Bowtie2 filtering reads

Hi everyone,

I’m trying to filter E.coli mapped reads from BAM samples derived from PE sequencing.

Using Bowtie2 on Galaxy, I aligned reads to E.coli K12 (locally installed genome) and selected --un-conc parameter to YES. This gave me two separate files containing R and L unmapped reads that I used as input for the alignment to hg38. Since I obtained very low overall alignment rate of the filtered reads, I blasted the unmapped ones over every genome and the output is 100% identity with E.coli genome (different strains from K12 but always E.coli). I tried also to blast one single unmapped read and the identity with K12 E.coli and others strain is 100%.
Can anyone help me with this issue? I really do not understand why reads like this can not be filtered out from my dataset even if they share the same sequence among different E.coli strains.

Thank you,

Irene

Hi @bioiz

Bowtie2 finds exact matches to the target.

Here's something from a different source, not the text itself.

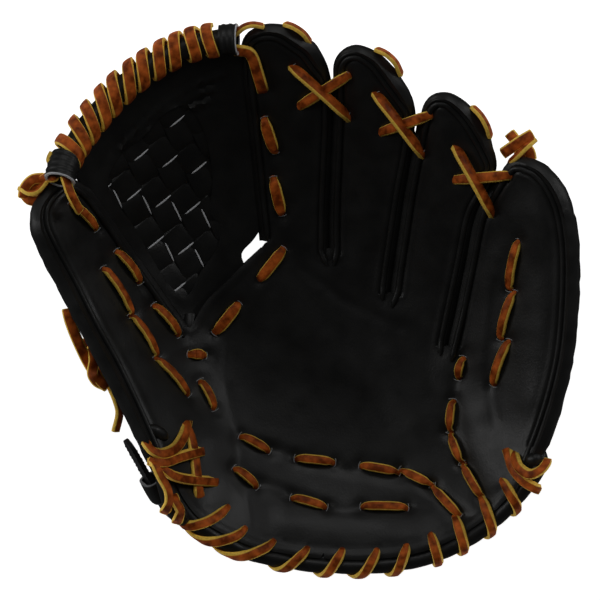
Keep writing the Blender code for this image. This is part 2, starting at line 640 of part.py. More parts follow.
def stiffener(name, outline, first, last):
    """The plastic strip inside the outer wall of a stall."""
    u = spline(outline, 44)[first:last]
    line = u[:, :2] + inward(u) * (u[:, 2:3] + WALL + 1.6)
    path = np.column_stack([line, bowl(line[:, 0], line[:, 1]) - 14])
    across = [sideways(d) for d in np.gradient(line, axis=0)]
    sweep(name, path, across, rectangle(1.2, 11), PLASTIC, 0.4)


# ---------------------------------------------------------------- little finger

def build_little():
    line = stall_line(LITTLE, WELT + GAP)
    cut = int(np.argmax(line[:, 1] > -22))
    outline = np.vstack([line[cut:], [(101, -103.5)], spline(LITTLE_FOLD, 8)[::-1] + (0.5, 0)])
    holes = slots(LITTLE_STALL_LACE) + slots(TIP_LACE_RING)[1:3]
    slab("little_leather", outline, level(0), level(-LEATHER), BLACK, holes, 10.5)
    stall("little_stall", LITTLE, LITTLE_DEPTH, open_first=9)
    welt("little_welt", LITTLE, first=9)
    running_lace("little_stall_lace", LITTLE_STALL_LACE)
    pad = [(88, -48), (100, -46), (114, -52), (106, -76), (99, -88), (94, -86), (87, -60)]
    slab("little_pad", pad, sunk(PAD_TOP), sunk(PAD_TOP - PAD_THICK), FELT)
    stiffener("little_stiffener", LITTLE, 27, 39)
    finger_loop("little_loop", (104, -30, 38), (0.1, 1), 11, 10)
    knot("little_tip_knot", (108, 76, 97), (9, 8, 8), 0.3)


def finger_loop(name, centre, along, half, high):
    """The leather loop inside a stall that a finger goes through."""
    along = np.array((*along, 0.0)) / math.hypot(*along)
    side = sideways(along)
    turns = np.linspace(0, math.pi, 9)
    path = [np.array(centre) + side * half * math.cos(t) + (0, 0, high * math.sin(t)) for t in turns]
    sweep(name, path, [along] * 9, rectangle(12, 1.6), BLACK)


# ---------------------------------------------------------------- web

def build_web():
    outline = spline(WEB_FRAME + WEB_FRAME[:1], 44)[:-1]
    slab("web_frame", outline, level(WEB_LEVEL), level(WEB_LEVEL - LEATHER), BLACK,
         [np.array(WEB_WINDOW, float)])
    build_weave()
    build_bar()


def strap_places(origin, step, reach=12):
    """Lattice places along one strap that lie inside the window."""
    window = np.array(WEB_WINDOW, float)
    spots = np.array([np.array(origin) + np.array(step) * i for i in range(-reach, reach)])
    ok = inside(spots, window) & (distance_to(spots, window) > 5.3)
    return [(i - reach, spot) for i, spot in enumerate(spots) if ok[i]]


def weave_strap(name, origin, step, parity):
    step = np.array(step)
    places = strap_places(origin, step)
    along = step / np.linalg.norm(step)
    path = []
    for index, spot in places:
        lift = WEAVE_LIFT if (index + parity) % 2 == 0 else -WEAVE_LIFT
        for side in (-4.3, 4.3):
            x, y = spot + along * side
            path.append((x, y, off(x, y, lift, -WEB_LEVEL + 2.4)))
    across = [leaning(p[0], p[1], along) for p in path]
    sweep(name, path, across, rectangle(STRAP_WIDTH, STRAP_THICK), BLACK)


def build_weave():
    for kind, step, other in (("a", WEAVE_A, WEAVE_B), ("b", WEAVE_B, WEAVE_A)):
        number = 0
        for k in range(-8, 9):
            origin = np.array(WEAVE_ORIGIN) + np.array(other) * k
            if len(strap_places(origin, step)) < 3:
                continue
            number += 1
            weave_strap("weave_strap_%s%d" % (kind, number), origin, step, k + (kind == "b"))


def build_bar():
    path = spline(BAR_PATH, 60)
    bar = path[5:55:3]
    level_side = [sideways(d) for d in np.gradient(bar, axis=0)]
    sweep("web_bar", bar, level_side, round_section(BAR_RADIUS, 10), BLACK)
    for name, part in (("web_collar_index", path[:4]), ("web_collar_thumb", path[56:])):
        across = [sideways(d) for d in np.gradient(part, axis=0)]
        sweep(name, part, across, round_section(BAR_RADIUS + 2, 10), BLACK)
    turns = np.linspace(0, 1, BAR_TURNS * 9)
    at = np.interp(turns, [0, 1], [5, 52])
    centre = np.column_stack([np.interp(at, range(60), path[:, k]) for k in range(3)])
    along = np.gradient(centre, axis=0)
    along /= np.linalg.norm(along, axis=1)[:, None]
    side = np.cross(along, (0, 0, 1))
    side /= np.linalg.norm(side, axis=1)[:, None]
    up = np.cross(side, along)
    angle = (turns * BAR_TURNS * 2 * math.pi)[:, None]
    radius = (BAR_RADIUS + LACE_THICK / 2 + 0.8)
    helix = centre + (side * np.cos(angle) + up * np.sin(angle)) * radius
    sweep("web_bar_lace", helix, along, rectangle(LACE_WIDTH, LACE_THICK), TAN)


def main():
    for obj in list(bpy.data.objects):
        bpy.data.objects.remove(obj)
    build_palm()
    build_fingers()
    build_heel()
    build_back()
    build_strap_tip()
    build_thumb()
    build_little()
    build_web()


main()
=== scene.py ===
"""Visual model of the fielder's glove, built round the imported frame.

Plan dimensions are millimetres in part.py's plan; row() turns them into metres in the row frame.
"""
import math

import bpy
import numpy as np
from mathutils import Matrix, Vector, geometry


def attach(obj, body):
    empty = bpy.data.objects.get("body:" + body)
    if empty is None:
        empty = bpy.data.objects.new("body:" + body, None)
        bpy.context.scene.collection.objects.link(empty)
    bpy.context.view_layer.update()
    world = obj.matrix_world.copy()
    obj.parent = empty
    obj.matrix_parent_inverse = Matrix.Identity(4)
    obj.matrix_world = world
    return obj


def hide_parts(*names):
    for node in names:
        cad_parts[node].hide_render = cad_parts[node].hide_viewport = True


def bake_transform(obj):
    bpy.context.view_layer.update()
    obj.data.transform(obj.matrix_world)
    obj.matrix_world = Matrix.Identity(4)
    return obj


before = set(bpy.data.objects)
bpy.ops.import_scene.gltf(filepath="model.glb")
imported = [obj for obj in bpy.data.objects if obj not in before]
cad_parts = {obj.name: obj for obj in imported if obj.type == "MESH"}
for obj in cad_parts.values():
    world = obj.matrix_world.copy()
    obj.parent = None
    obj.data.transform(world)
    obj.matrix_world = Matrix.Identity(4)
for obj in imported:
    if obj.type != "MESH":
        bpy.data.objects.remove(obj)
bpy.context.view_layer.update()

MM = 0.001
CENTRE = (1.91, -1.48)  # the origin of the row frame in part.py's plan
LACE_WIDTH = 5.5
LACE_THICK = 2.1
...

You could try the reverse to remove the reads. Meaning, map to the human genome. Contamination should fall out into the unmapped.

There is more going on with the Bowtie2 mapping than just a simple identity match. It is too much to list out here but I can let you know that BLAST is different and can find all hits above just an identity match. These tools would work this way when run in Galaxy or otherwise.

Maybe review all of these data together in a genome browser? You might be able to spot why Bowtie2 didn’t capture the hit. IGV is one popular choice.